Por presiones del gobierno soviético, y las administraciones que sucedieron a la del general Lázaro Cárdenas en México, permitieron que el homicida fuese sometido estudios aparentemente profundos por criminólogos destacados de la época.
Sin embargo; Mercader se sostuvo en una sola actitud: insistía en que se llamaba Jacques Mornard, de nacionalidad belga y punto, versión narrada con tal convicción y tenacidad, que descontrolaba a más de uno de sus interrogadores.
Alto, bien parecido. de complexión robusta, pelo corto siempre, mirada inconmovible, inteligente, sagaz y culto, Mercader – Mornard no se contuvo ante una burla de otro reo y lo agredió en su primer día de estancia en la cárcel preventiva, en un gesto violento que alejó a aquellos que mostraron interés por él, algunos de ellos tratándolo con desprecio.
Desde joven, Ramón estaba convencido de que la peor de las agresiones a la condición humana era la humillación, porque desarma al individuo, y coincidía con Trotski en que agrede lo esencial de la dignidad, cuando, en el caso del viejo ucraniano, a lo largo de su vida ya había sufrido todos los insultos y calumnias posibles.
Aislado, en completa soledad porque así lo deseaba, Mornard mostró manías extrañas, como por ejemplo, la limpieza extrema, diariamente se bañaba con agua helada, el mismo lavaba su ropa y barría, sacudía y trapeaba su celda.
Leía cuantos libros o periódicos le conseguían, regalados o prestados, le fascinó la electrónica, arreglaba radios y reparaba bulbos fundidos, con tal empeño que los dejaba como nuevos, le fascinaba la Mecánica Popular, una revista americana que le llevaban a la celda de contrabando.

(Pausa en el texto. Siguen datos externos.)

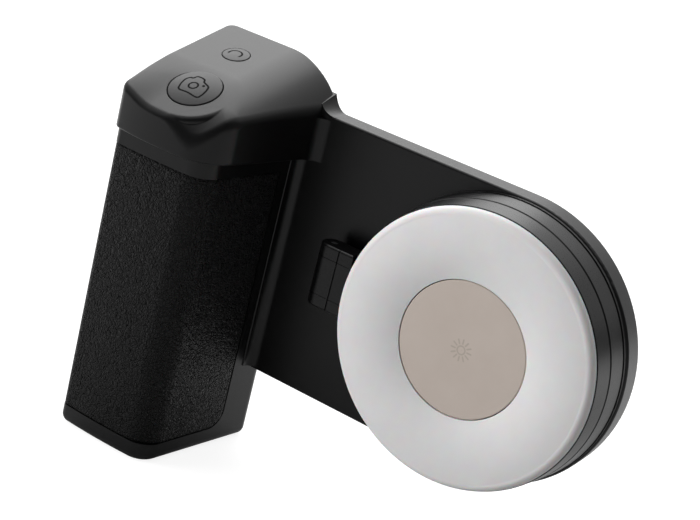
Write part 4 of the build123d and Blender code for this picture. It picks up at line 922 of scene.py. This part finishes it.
def studio_world():
    """A large soft light overhead and behind, which fades into a dim room, and the white backdrop."""
    world = bpy.data.worlds.new("studio")
    world.use_nodes = True
    tree = world.node_tree
    tree.nodes.clear()
    direction = tree.nodes.new("ShaderNodeTexCoord").outputs["Generated"]
    overhead = along(tree, direction, Vector((-0.443, 0.5, 0.744)).normalized())
    wide = ramp(tree, overhead, 0.1, 0.75, 0.15, 0.36, smooth=True)
    middle = ramp(tree, overhead, 0.0, 0.8, 0.55, 0.92, smooth=True)
    core = ramp(tree, overhead, 0.0, 0.35, 0.88, 1.0, smooth=True)
    room = tree.nodes.new("ShaderNodeBackground")
    strength = math_node(tree, "ADD", math_node(tree, "ADD", wide, middle), core)
    tree.links.new(strength, room.inputs["Strength"])
    backdrop = tree.nodes.new("ShaderNodeBackground")
    backdrop.inputs["Color"].default_value = (1, 1, 1, 1)
    behind = ramp(tree, along(tree, direction, Vector(away).normalized()), 0.0, 1.0, 0.72, 0.92, smooth=True)
    choice = tree.nodes.new("ShaderNodeMixShader")
    tree.links.new(white_share(tree, behind), choice.inputs[0])
    tree.links.new(room.outputs[0], choice.inputs[1])
    tree.links.new(backdrop.outputs[0], choice.inputs[2])
    output = tree.nodes.new("ShaderNodeOutputWorld")
    tree.links.new(choice.outputs[0], output.inputs["Surface"])
    return world


def area_light(name, place, target, size, power):
    """Square lamp at a place, in metres, turned to a target."""
    data = bpy.data.lights.new(name, "AREA")
    data.shape = "RECTANGLE"
    data.size = size
    data.size_y = size
    data.energy = power
    obj = bpy.data.objects.new(name, data)
    bpy.context.scene.collection.objects.link(obj)
    obj.location = place
    obj.rotation_euler = (Vector(target) - Vector(place)).to_track_quat("-Z", "Y").to_euler()
    return obj


floor = white_floor()
bpy.context.scene.world = studio_world()
middle_of_part = (-0.025, -0.01, 0.0)
area_light("top_soft", (-0.42, 0.42, 0.62), middle_of_part, size=0.75, power=3.0)
side = area_light("side_soft", (-0.85, -0.7, 0.16), middle_of_part, size=0.5, power=10.0)
side.visible_glossy = False

# Camera at the photograph's angle, fitted to the object's circles and edges
camera_place = Vector((119.3, -291.2, 123.0)) * MM
camera_forward = Vector((-0.443, 0.8267, -0.3468)).normalized()
camera_up = Vector((-0.3775, 0.1788, 0.9086))
focal_pixels = 1677.9
photo_width = 700
camera_data = bpy.data.cameras.new("camera")
camera_data.sensor_width = 36.0
camera_data.lens = focal_pixels / photo_width * camera_data.sensor_width
camera_data.clip_start = 0.01
camera = bpy.data.objects.new("camera", camera_data)
bpy.context.scene.collection.objects.link(camera)
right = camera_forward.cross(camera_up).normalized()
up = right.cross(camera_forward)
turn = Matrix((right, up, -camera_forward)).transposed().to_4x4()
camera.matrix_world = Matrix.Translation(camera_place) @ turn
bpy.context.scene.camera = camera
bpy.context.scene.view_settings.view_transform = "Standard"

Dedicaba enteras horas a meditar sobre lo que nadie jamás pudo adivinar, con total indiferencia hacia lo que lo rodeaba, interrumpidos sus silencios solamente para responder con monosílabos las preguntas de sus inquisidores, al principio en sesiones diarias, luego semanales, mensuales y al final sin lapsos definidos, cada vez más distanciadas.
Nunca dijo una palabra de más, jamás se contradijo, siempre sostuvo su versión desconcertante y lo más que dijo fue lo referido a su falsa nacionalidad, según refiere Julieta Montelongo en su reportaje, titulado: “Stalin, el chacal del Kremlin, logra su fin”.

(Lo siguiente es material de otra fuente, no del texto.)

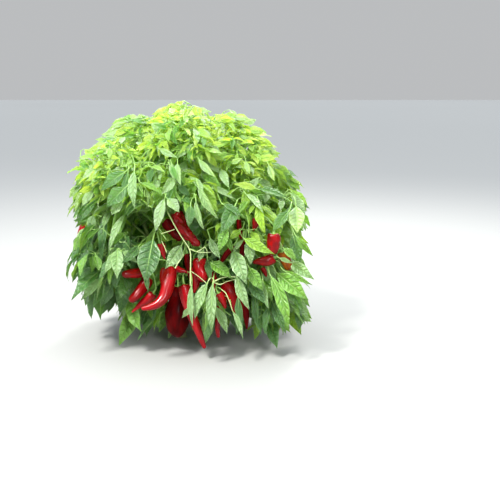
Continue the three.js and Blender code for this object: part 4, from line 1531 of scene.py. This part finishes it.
def leaf_across(p, d, zone, seed):
    """One leaf, on a side twig of its own, that crosses the line along d at p."""
    r = np.random.default_rng(seed)
    h = unit(np.array([p[0] - AXIS_AT[0], p[1] - AXIS_AT[1], 0.0]))
    h = unit(h + np.array([*r.normal(size=2) * 0.45, 0.0]))
    if abs(h @ d) > 0.75:
        h = turned(h, UP, r.choice([-1.0, 1.0]) * r.uniform(0.7, 1.2))
    e0 = math.radians(r.uniform(*((-68, -28), (-58, -8), (-38, 18))[zone]))
    axis = unit(h * math.cos(e0) + UP * math.sin(e0))
    face = turned(across(UP * 0.6 - d * 0.75, axis), axis, r.normal() * 0.25)
    L = r.uniform(*((0.058, 0.088), (0.052, 0.080), (0.040, 0.062))[zone])
    base = p - axis * L * 0.42 + face * L * 0.05
    pway = unit(h + UP * r.uniform(0.2, 0.9))
    root = base - pway * L * r.uniform(0.25, 0.4)
    shares = np.array(TINTS[zone])
    if p[0] < -0.07:
        shares = shares * (0.45, 0.85, 1.35, 1.7)
    if in_shade(p):
        shares = shares * (0.3, 0.5, 2.2, 0.4)
    tint = int(r.choice(4, p=shares / shares.sum()))
    return join_on(
        root, 0.0012, seed, sides=5,
        leafy=lambda way: place_leaf(
            root, pway, base, axis, face, L, L * r.uniform(0.38, 0.46), zone, tint, seed,
            bend=r.uniform(0.25, 0.8), sway=r.normal() * 0.2, twist=r.normal() * 0.35,
            fold=r.uniform(0.15, 0.6), curl=r.uniform(0.05, 0.2), wave=r.uniform(0.015, 0.05),
            quilt=r.uniform(0.03, 0.055), fine=0)) is not None


def leaf_tree():
    verts, faces, at_vert = [], [], 0
    for bags in leaves.bags.values():
        for bag in bags:
            verts += bag.verts
            faces += [q_ + at_vert for q_ in bag.quads]
            at_vert += bag.count
    return BVHTree.FromPolygons(np.vstack(verts).tolist(), np.vstack(faces).tolist())


def crown_spans(start, way):
    """The stretches of a line that lie in a mass, as (from, to, mass)."""
    spans = []
    for n in MASSES:
        tree_, at_, stops = mass_mesh[n][2], 0.0, []
        while len(stops) < 8:
            hit = tree_.ray_cast(Vector(start + way * at_), Vector(way))
            if hit[0] is None:
                break
            at_ += hit[3] + 1e-5
            stops.append(at_)
        spans += [(a_, c_, n) for a_, c_ in zip(stops[::2], stops[1::2])]
    return spans


for again in range(3):
    tree = leaf_tree()
    filled = 0
    for p in r_fill.uniform(CAD_BOX[0], CAD_BOX[1], (16000, 3)):
        if p[2] < 0.13:
            continue
        core = [n for n in MASSES if enclosed(n, p)]
        if not core or max(mass_mesh[n][2].find_nearest(Vector(p))[3] for n in core) < 0.020:
            continue
        thin = False
        for d_ in [unit(p - CAM), *sights]:
            d_ = Vector(d_)
            if tree.ray_cast(Vector(p), d_)[0] is None and tree.ray_cast(Vector(p), -d_)[0] is None:
                thin = True
                break
        if not thin:
            continue
        if np.min(np.linalg.norm(np.array(taken) - p, axis=1)) < 0.020:
            continue
        _, _, d_ = wood_near(p)
        if d_ < 0.006 or d_ > 0.14:
            continue
        taken.append(p)
        if fill_at(p, ZONE[core[0]], 2600 + 400 * again + filled):
            filled += 1
    print("filled", filled)
print("leaves", placed, "dropped", dropped)

# The same for single holes, line by line over a few views.
corners = np.array([[CAD_BOX[i][0], CAD_BOX[j][1], CAD_BOX[k][2]]
                    for i in (0, 1) for j in (0, 1) for k in (0, 1)], float)
lines = []
lines += [(CAM, ray(x, y)) for y in range(150, 336, 2) for x in range(100, 312, 2)]
for az_, el_ in ((0, 3), (45, 25), (90, 3), (225, 15)):
    az_, el_ = math.radians(az_), math.radians(el_)
    d_ = np.array([-math.sin(az_) * math.cos(el_), math.cos(az_) * math.cos(el_), -math.sin(el_)])
    e1 = unit(np.cross(d_, UP))
    e2 = np.cross(e1, d_)
    mid = corners.mean(0)
    for u_ in np.arange(-0.36, 0.361, 0.011):
        for v_ in np.arange(-0.36, 0.361, 0.011):
            lines.append((mid + e1 * u_ + e2 * v_ - d_ * 1.0, d_))
for again in range(2):
    tree = leaf_tree() if lines else None
    filled = 0
    for start, d_ in lines:
        if tree.ray_cast(Vector(start), Vector(d_))[0] is not None:
            continue
        spans = [sp for sp in crown_spans(start, d_) if sp[1] - sp[0] > 0.026]
        if not spans:
            continue
        places = []
        for a_, c_, n in spans:
            for t_ in np.linspace(a_ + 0.010, c_ - 0.010, 5):
                p = start + d_ * t_
                if p[2] < 0.10:
                    continue
                _, _, far = wood_near(p)
                if 0.008 < far < 0.16:
                    places.append((far, tuple(p), n))
        for _, p, n in sorted(places)[:4]:
            p = np.array(p)
            if np.min(np.linalg.norm(np.array(taken) - p, axis=1)) < 0.012:
                break
            if leaf_across(p, d_, ZONE[n], 5200 + 900 * again + filled):
                taken.append(p)
                filled += 1
                break
    print("holes filled", filled)
print("leaves", placed, "dropped", dropped)

# ------------------------------------------------------------------ pieces
bark = stalk_material("bark", 0, (0.16, 0.19, 0.07), (0.33, 0.30, 0.16), 0.68, 11.0, 0.0014)
green_bark = stalk_material("green_bark", 1, (0.20, 0.33, 0.08), (0.33, 0.42, 0.14), 0.55, 9.0, 0.0009)
young = stalk_material("young_stem", 0, (0.14, 0.29, 0.05), (0.24, 0.41, 0.10), 0.45, 7.0)
stalk_green = stalk_material("leaf_stalk", 0, (0.24, 0.44, 0.09), (0.36, 0.56, 0.17), 0.42, 5.0, 0.0004)
stalk_pale = stalk_material("pale_stalk", 1, (0.40, 0.52, 0.18), (0.56, 0.62, 0.33), 0.42, 5.0, 0.0004)
cap_green = stalk_material("fruit_cap", 0, (0.13, 0.29, 0.045), (0.23, 0.40, 0.09), 0.48, 8.0)
# skins of red, deep, dark and turning fruit; the deep and dark ones also carry painted shade for peppers in shadow
skins = [
    skin_material("skin_red", 0, (0.285, 0.001, 0.004), (0.19, 0.0008, 0.0025), (0.29, 0.010, 0.005), 0.20, 0.20, 0.14),
    skin_material("skin_deep_and_shaded", 1, (0.25, 0.001, 0.0025), (0.125, 0.0008, 0.0015), (0.20, 0.007, 0.004), 0.23, 0.16, 0.10),
    skin_material("skin_dark_and_shaded", 2, (0.095, 0.0004, 0.0008), (0.036, 0.0003, 0.0006), (0.07, 0.003, 0.001), 0.30, 0.05, 0.015),
    skin_material("skin_turning", 3, (0.22, 0.056, 0.001), (0.15, 0.028, 0.001), (0.14, 0.085, 0.003), 0.28, 0.14, 0.08),
]
# Leaf colours by zone. The top zone's colours and glow are lighter and the low zone's darker: partly the tone of young
# and old leaves, partly painted light and shade by height. The dark green tint is also kept dark as painted shade.
LOOKS = {
    # the last row of each zone, the pale tint, is painted sheen
    0: [((0.31, 0.60, 0.018), (0.18, 0.42, 0.013), (0.58, 0.78, 0.20)),
        ((0.18, 0.47, 0.024), (0.092, 0.30, 0.017), (0.48, 0.71, 0.19)),
        ((0.053, 0.200, 0.031), (0.026, 0.114, 0.020), (0.26, 0.49, 0.10)),
        ((0.33, 0.57, 0.225), (0.15, 0.37, 0.075), (0.66, 0.81, 0.34))],
    1: [((0.38, 0.68, 0.022), (0.23, 0.50, 0.017), (0.64, 0.84, 0.22)),
        ((0.21, 0.51, 0.032), (0.115, 0.35, 0.023), (0.52, 0.76, 0.23)),
        ((0.050, 0.200, 0.031), (0.025, 0.114, 0.020), (0.27, 0.50, 0.11)),
        ((0.41, 0.64, 0.29), (0.19, 0.44, 0.10), (0.72, 0.85, 0.42))],
    2: [((0.66, 0.90, 0.105), (0.47, 0.77, 0.065), (0.84, 0.95, 0.46)),
        ((0.44, 0.79, 0.125), (0.28, 0.63, 0.075), (0.74, 0.90, 0.46)),
        ((0.120, 0.39, 0.055), (0.064, 0.25, 0.038), (0.42, 0.68, 0.22)),
        ((0.55, 0.79, 0.47), (0.33, 0.63, 0.22), (0.84, 0.94, 0.60))],
}
GLOW = {0: (0.30, 0.52, 0.010), 1: (0.50, 0.75, 0.016), 2: (0.71, 0.93, 0.08)}
COOL = ((1, 1), (0.96, 1), (0.60, 0.90), (0.92, 1))  # what the tints take of the glow's red and green
SHEEN = (-0.10, -0.03, -0.03, 0.13)  # and add to its gloss
THROUGH = {0: 0.27, 1: 0.37, 2: 0.46}

stem_piece = stems.make("stem_and_boughs", [bark, green_bark])
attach(stem_piece, "root")
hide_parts("main_stem", *MAIN_BOUGHS, *SIDE_BOUGHS)

twig_piece = twigs.make("twigs", [young])
zone_name = {0: "low", 1: "middle", 2: "top"}
stalk_pieces = [
    bag.make(f"leaf_stalks_{zone_name[zone]}", [stalk_green, stalk_pale])
    for zone, bag in stalks.items()
]
for piece in (twig_piece, *stalk_pieces):
    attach(piece, "root")

for zone, members in ((0, LOW), (1, MID), (2, TOP)):
    looks = [
        leaf_material(f"leaf_{zone_name[zone]}_{k}", k, *LOOKS[zone][k],
                      (GLOW[zone][0] * COOL[k][0], GLOW[zone][1] * COOL[k][1], GLOW[zone][2]),
                      (0.40, 0.40, 0.41, 0.44)[k], THROUGH[zone],
                      (1.66, 1.74, 1.84)[zone] + SHEEN[k])
        for k in range(4)
    ]
    for k, bag in enumerate(leaves.bags[zone]):
        piece = bag.make(f"leaves_{zone_name[zone]}_{k + 1}", looks)
        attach(piece, "root")
        if k == 0:
            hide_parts(*members)

fruit_piece = fruit.make("peppers", skins)
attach(fruit_piece, "root")
cap_piece = caps.make("pepper_caps_and_stalks", [cap_green])
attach(cap_piece, "root")

# ------------------------------------------------------------------- stage
floor_mat, nodes, links = new_material("floor")
grain = node(nodes, "ShaderNodeTexNoise")
grain.inputs["Scale"].default_value = 3.0
tone = mix_colour(nodes, links, grain.outputs[0], (0.33, 0.33, 0.32), (0.37, 0.37, 0.36))
fp = node(nodes, "ShaderNodeBsdfPrincipled")
fp.inputs["Roughness"].default_value = 0.85
links.new(tone, fp.inputs["Base Color"])
fo = node(nodes, "ShaderNodeOutputMaterial")
links.new(fp.outputs[0], fo.inputs[0])
me = bpy.data.meshes.new("floor")
S = 40.0
me.from_pydata([(-S, -S, 0), (S, -S, 0), (S, S, 0), (-S, S, 0)], [], [(0, 1, 2, 3)])
me.materials.append(floor_mat)
floor = bpy.data.objects.new("floor", me)
bpy.context.scene.collection.objects.link(floor)


def area_light(name, place, aim, size, watts, colour=(1, 1, 1)):
    d = bpy.data.lights.new(name, "AREA")
    d.shape, d.size, d.energy, d.color = "DISK", size, watts, colour
    o = bpy.data.objects.new(name, d)
    o.location = place
    o.rotation_mode = "QUATERNION"
    o.rotation_quaternion = (Vector(aim) - Vector(place)).to_track_quat("-Z", "Y")
    bpy.context.scene.collection.objects.link(o)
    return o


area_light("key", (-1.0, -1.6, 2.6), (0.03, 0, 0.4), 0.60, 162, (1.0, 0.985, 0.95))
area_light("back", (0.8, 1.7, 2.6), (0.03, 0, 0.4), 1.1, 98, (1.0, 0.99, 0.96))
area_light("front", (1.0, -3.2, 1.7), (0.03, 0, 0.3), 0.8, 58, (1.0, 1.0, 1.0))

# a soft sky: bright overhead, dimmer towards the horizon
world = bpy.data.worlds.new("world")
world.use_nodes = True
wt = world.node_tree
w_at = node(wt.nodes, "ShaderNodeTexCoord")
w_xyz = node(wt.nodes, "ShaderNodeSeparateXYZ")
wt.links.new(w_at.outputs["Generated"], w_xyz.inputs[0])
w_up = ramp(wt.nodes, wt.links, w_xyz.outputs[2], 0.15, 0.95)
w_tone = mix_colour(wt.nodes, wt.links, w_up, (0.50, 0.51, 0.52), (1.90, 2.02, 2.16))
wt.links.new(w_tone, wt.nodes["Background"].inputs[0])
wt.nodes["Background"].inputs[1].default_value = 1.0
bpy.context.scene.world = world

cam = bpy.data.cameras.new("camera")
cam.sensor_width = 36.0
cam.lens = FOCAL / 500 * 36.0
cam_ob = bpy.data.objects.new("camera", cam)
cam_ob.location = CAM
cam_ob.rotation_mode = "QUATERNION"
cam_ob.rotation_quaternion = Vector(C_AHEAD).to_track_quat("-Z", "Y")
bpy.context.scene.collection.objects.link(cam_ob)
bpy.context.scene.camera = cam_ob

scene = bpy.context.scene
scene.view_settings.view_transform = "Standard"
scene.view_settings.look = "None"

“Soy de origen belga, trabajaba en Francia y nunca me había interesado por la política hasta que conocí a Sylvia Ageloff, de origen ruso, naturalizada ciudadana de Estados Unidos, trotskista. Me empezó a interesar su ideología, vinimos a México de Nueva York y me presentó a Trotski; pero surgió en mí una gran decepción cuando entablé algunas pláticas. El colmo fue cuando me propuso ir a Moscú a matar a Stalin. Me dio coraje, planee matarlo, nadie intervino y fue algo personal”.
En enero de 1960, cuando la Secretaría de Gobernación accedió a la petición del recluso de anticipar un par de meses su salida de la cárcel y evitar el escándalo de los periodistas dispuestos a viajar a México, el 20 de agosto de ese año Ramón tuvo la convicción de que apenas transitaría de una cárcel a otra.
La salida de la prisión de Santa Martha Acatitla –al oriente de la capital- donde había pasado los dos últimos años de su condena, había sido fijada para el viernes 6 de mayo, luego de negociaciones extrañas, y es que el reo Jacques Mornard no existía legalmente.
Por lo tanto, no tenía nacionalidad belga; pero seguía en su gran mentira, sin admitir su origen español, hasta que la embajada de Checoslovaquia aceptó emitirle un pasaporte con el hombre que había sido condenado y cumplido su sentencia.
Sin planes a futuro, puesto que su suerte dependía de quienes le ordenaron asesinar a un personaje de dimensiones históricas, Ramón Mercader cumplió íntegramente su condena –aunque Julián Gorkin, ex comunista español radicado en México- hizo correr la falsa versión de que, al ser liberado, sería recluido en un campo de trabajo en Siberia; pero ese dicho fue un infundio sin bases.
Sus destinos temporales fueron París, Praga, Moscú y por último La Habana, escalas finales de alguien que fue tragado por la tierra, piadosamente desaparecido, como correspondía a un hombre que se llevó con él muchos secretos, porque sabía demasiados.